A second day of protests outside Sheung Shui railway station apparently scared off parallel good exporters, but a cultural observer feared the movement could evolve into yet another wave of discrimination against people from the mainland.
The protests erupted from years of cross-border traders enjoying free rein; now thousands of them carry boxes and baggage across the Lo Wu border to sell on the mainland every day.
Saturday’s demonstrations saw hundreds of people protesting outside the railway station. The rally was initiated by a Facebook campaign named “Sheung Shui Retrocession”, which aimed at bringing back “peace and order” of the railway station nearest to the Lo Wu border. Clashes later broke out.

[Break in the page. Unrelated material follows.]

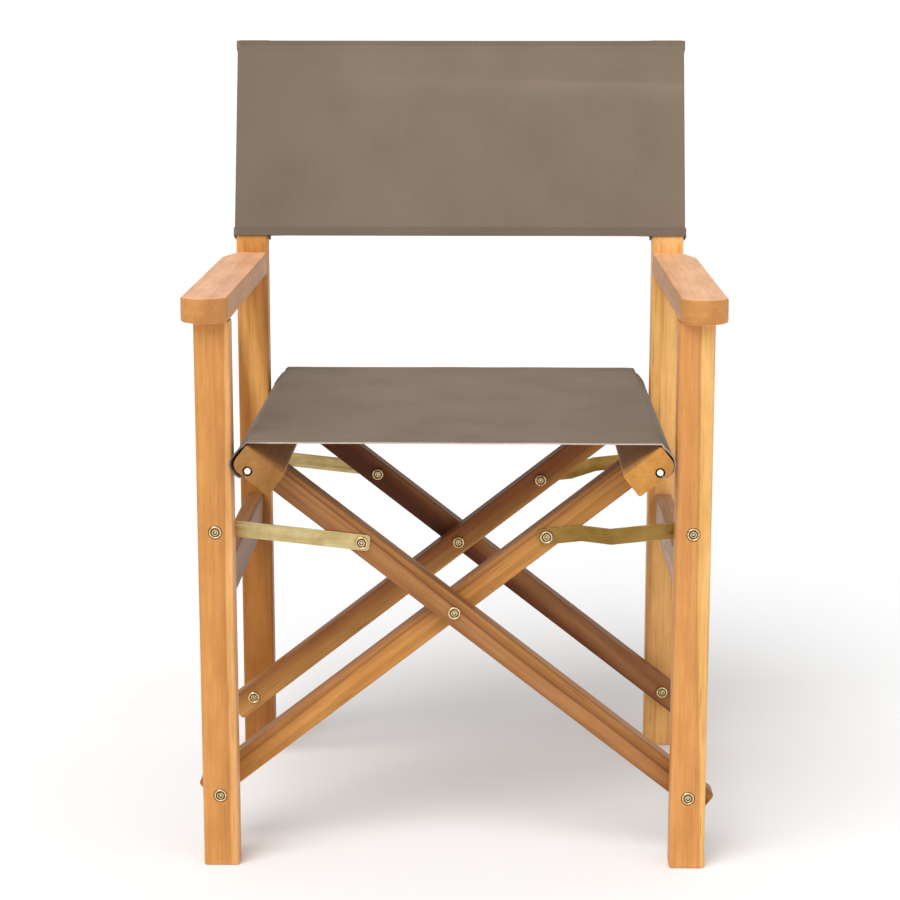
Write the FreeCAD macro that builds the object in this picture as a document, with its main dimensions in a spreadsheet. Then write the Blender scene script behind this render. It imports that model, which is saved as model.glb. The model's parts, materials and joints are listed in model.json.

On Sunday, the railway station looked different. The usual flood of parallel good exporters was gone.
But some protesters returned, pointing and yelling at people who carried heavy boxes or used a trolley. They marched to a nearby warehouse building, which they claimed was the supplier of goods bought and sold by the traders. Slogans against mainlanders could be heard amid the shouting.
One teenage protester, who lives nearby, said she hoped the movement would continue. “Otherwise the situation will soon return to what it was before,” said Emily Tse.
But Chinese University sociology professor Chan Kin-man said the protests risked turning irrational.
“There’s a sign that the residents’ anger is going beyond hatred of parallel goods carriers. As a matter of fact, some of [the traders] are Hongkongers too, but protesters still chanted slogans like ‘traders go back to the mainland’,” Chan said.